Written instruction>
Write out the listing beneath this instruction in its entirety, exactly as it reads.
******************************
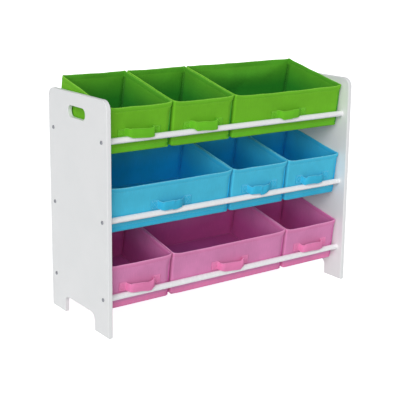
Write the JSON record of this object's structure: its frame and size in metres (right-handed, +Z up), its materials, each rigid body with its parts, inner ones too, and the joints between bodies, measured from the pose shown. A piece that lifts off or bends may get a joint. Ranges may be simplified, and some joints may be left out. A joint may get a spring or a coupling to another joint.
{
  "type": "toy storage rack with fabric bins",
  "caption": "Free-standing toy organiser: two white side panels joined by rods that carry tilted fabric bins with strap handles, in three colours by tier.",
  "frame": {"origin": "on the floor, midway between the panels and between their front and rear edges", "axes": "+X along the rods to the right-hand panel, -Y the open front, +Z up"},
  "size_m": [0.8096, 0.3, 0.6335],
  "materials": {
    "panel_paint": "white satin paint on fibreboard",
    "rod_coat": "white gloss powder coat",
    "bolt_steel": "dark zinc",
    "plug_steel": "bright zinc",
    "board": "raw grey board",
    "green_cloth": "green non-woven cloth",
    "green_base": "board covered in green cloth",
    "blue_cloth": "blue non-woven cloth",
    "blue_base": "board covered in blue cloth",
    "pink_cloth": "pink non-woven cloth",
    "pink_base": "board covered in pink cloth"
  },
  "bodies": {
    "frame": {"left_side_panel": "panel_paint", "left_bolts": "bolt_steel", "left_rod_plugs": "plug_steel", "right_side_panel": "panel_paint", "right_bolts": "bolt_steel", "right_rod_plugs": "plug_steel", "bottom_front_rod": "rod_coat", "bottom_rear_rod": "rod_coat", "middle_front_rod": "rod_coat", "middle_rear_rod": "rod_coat", "top_front_rod": "rod_coat", "top_rear_rod": "rod_coat"},
    "bottom_left_bin_unit": {"bottom_left_bin": "pink_cloth", "bottom_left_wall_boards": "board", "bottom_left_base_board": "pink_base", "bottom_left_handle": "pink_cloth", "bottom_left_ties": "pink_cloth"},
    "bottom_centre_bin_unit": {"bottom_centre_bin": "pink_cloth", "bottom_centre_wall_boards": "board", "bottom_centre_base_board": "pink_base", "bottom_centre_handle": "pink_cloth", "bottom_centre_ties": "pink_cloth"},
    "bottom_right_bin_unit": {"bottom_right_bin": "pink_cloth", "bottom_right_wall_boards": "board", "bottom_right_base_board": "pink_base", "bottom_right_handle": "pink_cloth", "bottom_right_ties": "pink_cloth"},
    "middle_left_bin_unit": {"middle_left_bin": "blue_cloth", "middle_left_wall_boards": "board", "middle_left_base_board": "blue_base", "middle_left_handle": "blue_cloth", "middle_left_ties": "blue_cloth"},
    "middle_centre_bin_unit": {"middle_centre_bin": "blue_cloth", "middle_centre_wall_boards": "board", "middle_centre_base_board": "blue_base", "middle_centre_handle": "blue_cloth", "middle_centre_ties": "blue_cloth"},
    "middle_right_bin_unit": {"middle_right_bin": "blue_cloth", "middle_right_wall_boards": "board", "middle_right_base_board": "blue_base", "middle_right_handle": "blue_cloth", "middle_right_ties": "blue_cloth"},
    "top_left_bin_unit": {"top_left_bin": "green_cloth", "top_left_wall_boards": "board", "top_left_base_board": "green_base", "top_left_handle": "green_cloth", "top_left_ties": "green_cloth"},
    "top_centre_bin_unit": {"top_centre_bin": "green_cloth", "top_centre_wall_boards": "board", "top_centre_base_board": "green_base", "top_centre_handle": "green_cloth", "top_centre_ties": "green_cloth"},
    "top_right_bin_unit": {"top_right_bin": "green_cloth", "top_right_wall_boards": "board", "top_right_base_board": "green_base", "top_right_handle": "green_cloth", "top_right_ties": "green_cloth"}
  },
  "joints": [
    {"name": "bottom_left_tip", "type": "hinge", "parent": "frame", "child": "bottom_left_bin_unit", "pos_m": [-0.2915, 0.124, 0.096], "axis": [-1, 0, 0], "range_deg": [0, 18]},
    {"name": "bottom_centre_tip", "type": "hinge", "parent": "frame", "child": "bottom_centre_bin_unit", "pos_m": [0, 0.124, 0.096], "axis": [-1, 0, 0], "range_deg": [0, 18]},
    {"name": "bottom_right_tip", "type": "hinge", "parent": "frame", "child": "bottom_right_bin_unit", "pos_m": [0.2915, 0.124, 0.096], "axis": [-1, 0, 0], "range_deg": [0, 18]},
    {"name": "middle_left_tip", "type": "hinge", "parent": "frame", "child": "middle_left_bin_unit", "pos_m": [-0.195, 0.124, 0.296], "axis": [-1, 0, 0], "range_deg": [0, 18]},
    {"name": "middle_centre_tip", "type": "hinge", "parent": "frame", "child": "middle_centre_bin_unit", "pos_m": [0.0965, 0.124, 0.296], "axis": [-1, 0, 0], "range_deg": [0, 18]},
    {"name": "middle_right_tip", "type": "hinge", "parent": "frame", "child": "middle_right_bin_unit", "pos_m": [0.2915, 0.124, 0.296], "axis": [-1, 0, 0], "range_deg": [0, 18]},
    {"name": "top_left_tip", "type": "hinge", "parent": "frame", "child": "top_left_bin_unit", "pos_m": [-0.2915, 0.124, 0.496], "axis": [-1, 0, 0], "range_deg": [0, 60]},
    {"name": "top_centre_tip", "type": "hinge", "parent": "frame", "child": "top_centre_bin_unit", "pos_m": [-0.0965, 0.124, 0.496], "axis": [-1, 0, 0], "range_deg": [0, 60]},
    {"name": "top_right_tip", "type": "hinge", "parent": "frame", "child": "top_right_bin_unit", "pos_m": [0.195, 0.124, 0.496], "axis": [-1, 0, 0], "range_deg": [0, 60]}
  ]
}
******************************
Written response>
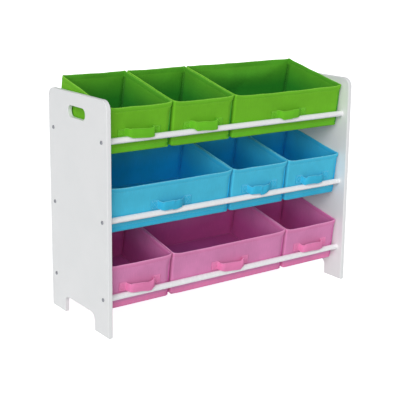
Write the JSON record of this object's structure: its frame and size in metres (right-handed, +Z up), its materials, each rigid body with its parts, inner ones too, and the joints between bodies, measured from the pose shown. A piece that lifts off or bends may get a joint. Ranges may be simplified, and some joints may be left out. A joint may get a spring or a coupling to another joint.
{
  "type": "toy storage rack with fabric bins",
  "caption": "Free-standing toy organiser: two white side panels joined by rods that carry tilted fabric bins with strap handles, in three colours by tier.",
  "frame": {"origin": "on the floor, midway between the panels and between their front and rear edges", "axes": "+X along the rods to the right-hand panel, -Y the open front, +Z up"},
  "size_m": [0.8096, 0.3, 0.6335],
  "materials": {
    "panel_paint": "white satin paint on fibreboard",
    "rod_coat": "white gloss powder coat",
    "bolt_steel": "dark zinc",
    "plug_steel": "bright zinc",
    "board": "raw grey board",
    "green_cloth": "green non-woven cloth",
    "green_base": "board covered in green cloth",
    "blue_cloth": "blue non-woven cloth",
    "blue_base": "board covered in blue cloth",
    "pink_cloth": "pink non-woven cloth",
    "pink_base": "board covered in pink cloth"
  },
  "bodies": {
    "frame": {"left_side_panel": "panel_paint", "left_bolts": "bolt_steel", "left_rod_plugs": "plug_steel", "right_side_panel": "panel_paint", "right_bolts": "bolt_steel", "right_rod_plugs": "plug_steel", "bottom_front_rod": "rod_coat", "bottom_rear_rod": "rod_coat", "middle_front_rod": "rod_coat", "middle_rear_rod": "rod_coat", "top_front_rod": "rod_coat", "top_rear_rod": "rod_coat"},
    "bottom_left_bin_unit": {"bottom_left_bin": "pink_cloth", "bottom_left_wall_boards": "board", "bottom_left_base_board": "pink_base", "bottom_left_handle": "pink_cloth", "bottom_left_ties": "pink_cloth"},
    "bottom_centre_bin_unit": {"bottom_centre_bin": "pink_cloth", "bottom_centre_wall_boards": "board", "bottom_centre_base_board": "pink_base", "bottom_centre_handle": "pink_cloth", "bottom_centre_ties": "pink_cloth"},
    "bottom_right_bin_unit": {"bottom_right_bin": "pink_cloth", "bottom_right_wall_boards": "board", "bottom_right_base_board": "pink_base", "bottom_right_handle": "pink_cloth", "bottom_right_ties": "pink_cloth"},
    "middle_left_bin_unit": {"middle_left_bin": "blue_cloth", "middle_left_wall_boards": "board", "middle_left_base_board": "blue_base", "middle_left_handle": "blue_cloth", "middle_left_ties": "blue_cloth"},
    "middle_centre_bin_unit": {"middle_centre_bin": "blue_cloth", "middle_centre_wall_boards": "board", "middle_centre_base_board": "blue_base", "middle_centre_handle": "blue_cloth", "middle_centre_ties": "blue_cloth"},
    "middle_right_bin_unit": {"middle_right_bin": "blue_cloth", "middle_right_wall_boards": "board", "middle_right_base_board": "blue_base", "middle_right_handle": "blue_cloth", "middle_right_ties": "blue_cloth"},
    "top_left_bin_unit": {"top_left_bin": "green_cloth", "top_left_wall_boards": "board", "top_left_base_board": "green_base", "top_left_handle": "green_cloth", "top_left_ties": "green_cloth"},
    "top_centre_bin_unit": {"top_centre_bin": "green_cloth", "top_centre_wall_boards": "board", "top_centre_base_board": "green_base", "top_centre_handle": "green_cloth", "top_centre_ties": "green_cloth"},
    "top_right_bin_unit": {"top_right_bin": "green_cloth", "top_right_wall_boards": "board", "top_right_base_board": "green_base", "top_right_handle": "green_cloth", "top_right_ties": "green_cloth"}
  },
  "joints": [
    {"name": "bottom_left_tip", "type": "hinge", "parent": "frame", "child": "bottom_left_bin_unit", "pos_m": [-0.2915, 0.124, 0.096], "axis": [-1, 0, 0], "range_deg": [0, 18]},
    {"name": "bottom_centre_tip", "type": "hinge", "parent": "frame", "child": "bottom_centre_bin_unit", "pos_m": [0, 0.124, 0.096], "axis": [-1, 0, 0], "range_deg": [0, 18]},
    {"name": "bottom_right_tip", "type": "hinge", "parent": "frame", "child": "bottom_right_bin_unit", "pos_m": [0.2915, 0.124, 0.096], "axis": [-1, 0, 0], "range_deg": [0, 18]},
    {"name": "middle_left_tip", "type": "hinge", "parent": "frame", "child": "middle_left_bin_unit", "pos_m": [-0.195, 0.124, 0.296], "axis": [-1, 0, 0], "range_deg": [0, 18]},
    {"name": "middle_centre_tip", "type": "hinge", "parent": "frame", "child": "middle_centre_bin_unit", "pos_m": [0.0965, 0.124, 0.296], "axis": [-1, 0, 0], "range_deg": [0, 18]},
    {"name": "middle_right_tip", "type": "hinge", "parent": "frame", "child": "middle_right_bin_unit", "pos_m": [0.2915, 0.124, 0.296], "axis": [-1, 0, 0], "range_deg": [0, 18]},
    {"name": "top_left_tip", "type": "hinge", "parent": "frame", "child": "top_left_bin_unit", "pos_m": [-0.2915, 0.124, 0.496], "axis": [-1, 0, 0], "range_deg": [0, 60]},
    {"name": "top_centre_tip", "type": "hinge", "parent": "frame", "child": "top_centre_bin_unit", "pos_m": [-0.0965, 0.124, 0.496], "axis": [-1, 0, 0], "range_deg": [0, 60]},
    {"name": "top_right_tip", "type": "hinge", "parent": "frame", "child": "top_right_bin_unit", "pos_m": [0.195, 0.124, 0.496], "axis": [-1, 0, 0], "range_deg": [0, 60]}
  ]
}